Microelectronic engineering 57 (2001), Nr.5, S.79-86
ISSN: 0167-9317
Fraunhofer IIS B ( IISB) ()
Mikrolithographie; simulation; rigorose Beugungstheorie; Phasenmaske

It is well known that accurate simulation of phase-shifting masks in optical lithography requires representation as full 3D objects, as opposed to binary masks. To simulate these objects, the electromagnetic field in the neighborhood of the mask must be calculated. The additional step of solving Maxwell s equations tends to consume a large amount of CPU time compared to conventional simulation in which Kirchhoffs approximation of an infinitely thin mask is used.
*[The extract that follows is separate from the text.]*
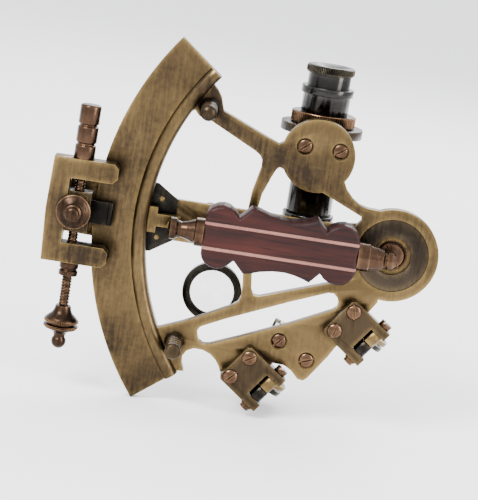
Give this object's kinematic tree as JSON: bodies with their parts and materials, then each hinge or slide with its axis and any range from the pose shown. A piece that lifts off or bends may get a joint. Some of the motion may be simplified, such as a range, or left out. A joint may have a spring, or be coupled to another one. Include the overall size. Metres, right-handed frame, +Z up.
{
  "type": "nautical sextant",
  "caption": "Small antique-brass nautical sextant with wooden grip, telescope, shades, mirrors, index arm with magnifier and tangent screw; for measuring angles.",
  "frame": {"origin": "on the index arm's pivot axis, at the frame's back face, the side with the grip", "axes": "+X along the frame's midline from the limb to the pivot, +Y out of the front, from the grip side to the telescope side, +Z up along the telescope, towards its eyepiece"},
  "size_m": [0.131, 0.0476, 0.1226],
  "materials": {
    "brass": "antique satin brass, darker in the hollows",
    "dark_brass": "antique brass, bronzed",
    "copper": "copper-brown bronzed brass",
    "steel": "dark gunmetal, polished",
    "blackened": "blackened metal, satin",
    "wood": "reddish-brown hardwood, oiled, with two pale inlaid lines",
    "silver": "silvered, satin",
    "clear_glass": "clear ground lens",
    "light_glass": "light green shade glass",
    "dark_glass": "dark red shade glass",
    "mirror_glass": "silvered mirror"
  },
  "bodies": {
    "frame_assembly": {"frame": "brass", "scale_arc": "silver", "bearing_bush": "copper", "bearing_plate": "blackened", "upper_foot": "dark_brass", "lower_foot": "dark_brass", "grip": "wood", "grip_tie_rod": "steel", "grip_outer_ferrule": "copper", "grip_inner_ferrule": "copper", "grip_outer_post": "brass", "grip_inner_post": "brass", "telescope_carrier": "dark_brass", "carrier_screws": "copper", "telescope_tube": "steel", "objective_ring": "steel", "objective_lens": "clear_glass", "horizon_mirror_bracket": "brass", "horizon_mirror_clip": "silver", "horizon_mirror_glass": "mirror_glass", "horizon_mirror_screws": "copper", "horizon_shade_bracket": "dark_brass", "index_shade_bracket": "dark_brass", "horizon_shade_pin": "copper", "index_shade_pin": "copper", "shade_bracket_screws": "copper"},
    "index_arm_assembly": {"index_arm": "brass", "index_shaft": "steel", "pivot_screw": "copper", "vernier_plate": "blackened", "vernier_pins": "brass", "index_mirror_bracket": "brass", "index_mirror_clip": "silver", "index_mirror_glass": "mirror_glass", "index_mirror_screws": "copper", "tangent_bracket": "brass", "tangent_barrel": "copper", "bracket_screws": "copper", "magnifier_post": "brass"},
    "tangent_screw_assembly": {"tangent_screw": "copper", "tangent_knob": "copper"},
    "clamp": {"clamp_block": "dark_brass", "clamp_shoe": "blackened"},
    "clamp_knob_body": {"clamp_knob": "copper"},
    "magnifier": {"magnifier_arm": "blackened", "magnifier_lens": "clear_glass"},
    "horizon_shade_light_body": {"horizon_shade_light": "brass", "horizon_light_glass": "light_glass"},
    "horizon_shade_dark_body": {"horizon_shade_dark": "blackened", "horizon_dark_glass": "dark_glass"},
    "index_shade_light_body": {"index_shade_light": "brass", "index_light_glass": "light_glass"},
    "index_shade_dark_body": {"index_shade_dark": "blackened", "index_dark_glass": "dark_glass"},
    "lock_ring": {"telescope_lock_ring": "dark_brass"},
    "eyepiece": {"eyepiece_tube": "steel", "eyepiece_cap": "blackened", "eyepiece_lens": "clear_glass"}
  },
  "joints": [
    {"name": "index_arm_swing", "type": "hinge", "parent": "frame_assembly", "child": "index_arm_assembly", "pos_m": [0, 0, 0], "axis": [0, 1, 0], "range_deg": [-26, 26]},
    {"name": "tangent_screw_turn", "type": "hinge", "parent": "index_arm_assembly", "child": "tangent_screw_assembly", "pos_m": [-0.1054, -0.004, 0], "axis": [0, 0, 1], "range_deg": [-1800, 1800]},
    {"name": "clamp_slide", "type": "slide", "parent": "index_arm_assembly", "child": "clamp", "axis": [0, 0, 1], "range_m": [-0.00317, 0.00317]},
    {"name": "clamp_knob_turn", "type": "hinge", "parent": "clamp", "child": "clamp_knob_body", "pos_m": [-0.1062, -0.008, 0], "axis": [0, -1, 0], "range_deg": [-180, 180]},
    {"name": "magnifier_swing", "type": "hinge", "parent": "index_arm_assembly", "child": "magnifier", "pos_m": [-0.062, 0.0292, 0], "axis": [0, 1, 0], "range_deg": [0, 100]},
    {"name": "horizon_light_shade_fold", "type": "hinge", "parent": "frame_assembly", "child": "horizon_shade_light_body", "pos_m": [-0.03541, -0.0025, -0.05071], "axis": [-0.5948, 0, -0.8039], "range_deg": [0, 100]},
    {"name": "horizon_dark_shade_fold", "type": "hinge", "parent": "frame_assembly", "child": "horizon_shade_dark_body", "pos_m": [-0.03541, -0.0025, -0.05071], "axis": [-0.5948, 0, -0.8039], "range_deg": [0, 100]},
    {"name": "index_light_shade_fold", "type": "hinge", "parent": "frame_assembly", "child": "index_shade_light_body", "pos_m": [-0.00356, -0.0025, -0.02991], "axis": [-0.5948, 0, -0.8039], "range_deg": [0, 100]},
    {"name": "index_dark_shade_fold", "type": "hinge", "parent": "frame_assembly", "child": "index_shade_dark_body", "pos_m": [-0.00356, -0.0025, -0.02991], "axis": [-0.5948, 0, -0.8039], "range_deg": [0, 100]},
    {"name": "lock_ring_turn", "type": "hinge", "parent": "frame_assembly", "child": "lock_ring", "pos_m": [-0.029, 0.018, 0.0397], "axis": [0, 0, 1], "range_deg": [-180, 180]},
    {"name": "eyepiece_focus", "type": "slide", "parent": "frame_assembly", "child": "eyepiece", "axis": [0, 0, 1], "range_m": [-0.004, 0.005]}
  ],
  "couplings": [
    {"joint": "tangent_screw_turn", "follows": "clamp_slide", "rad_per_m": -9894.8}
  ]
}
Therefore, the question of how much accuracy is gained using EMF solvers for the additional cost in terms of CPU time is relevant for its application in advanced lithography. The paper first addresses accuracy: comparisons from a Kirchhoff-type simulator to the newly developed 3D Maxwell solver, T-MASK (Sigma-C) are made as well as comparisons among existing finite-difference, time-domain (FDTD) Maxwell equation solvers. Next, benchmarks with focus on CPU consumption will be given in 2D (no material variation in one dimension) compared to ProMAX/2D and TEMPEST, both well-known FDTD-based solvers. Finally, benchmarks are extended to full 3D geometries using T-MASK and TEMPEST.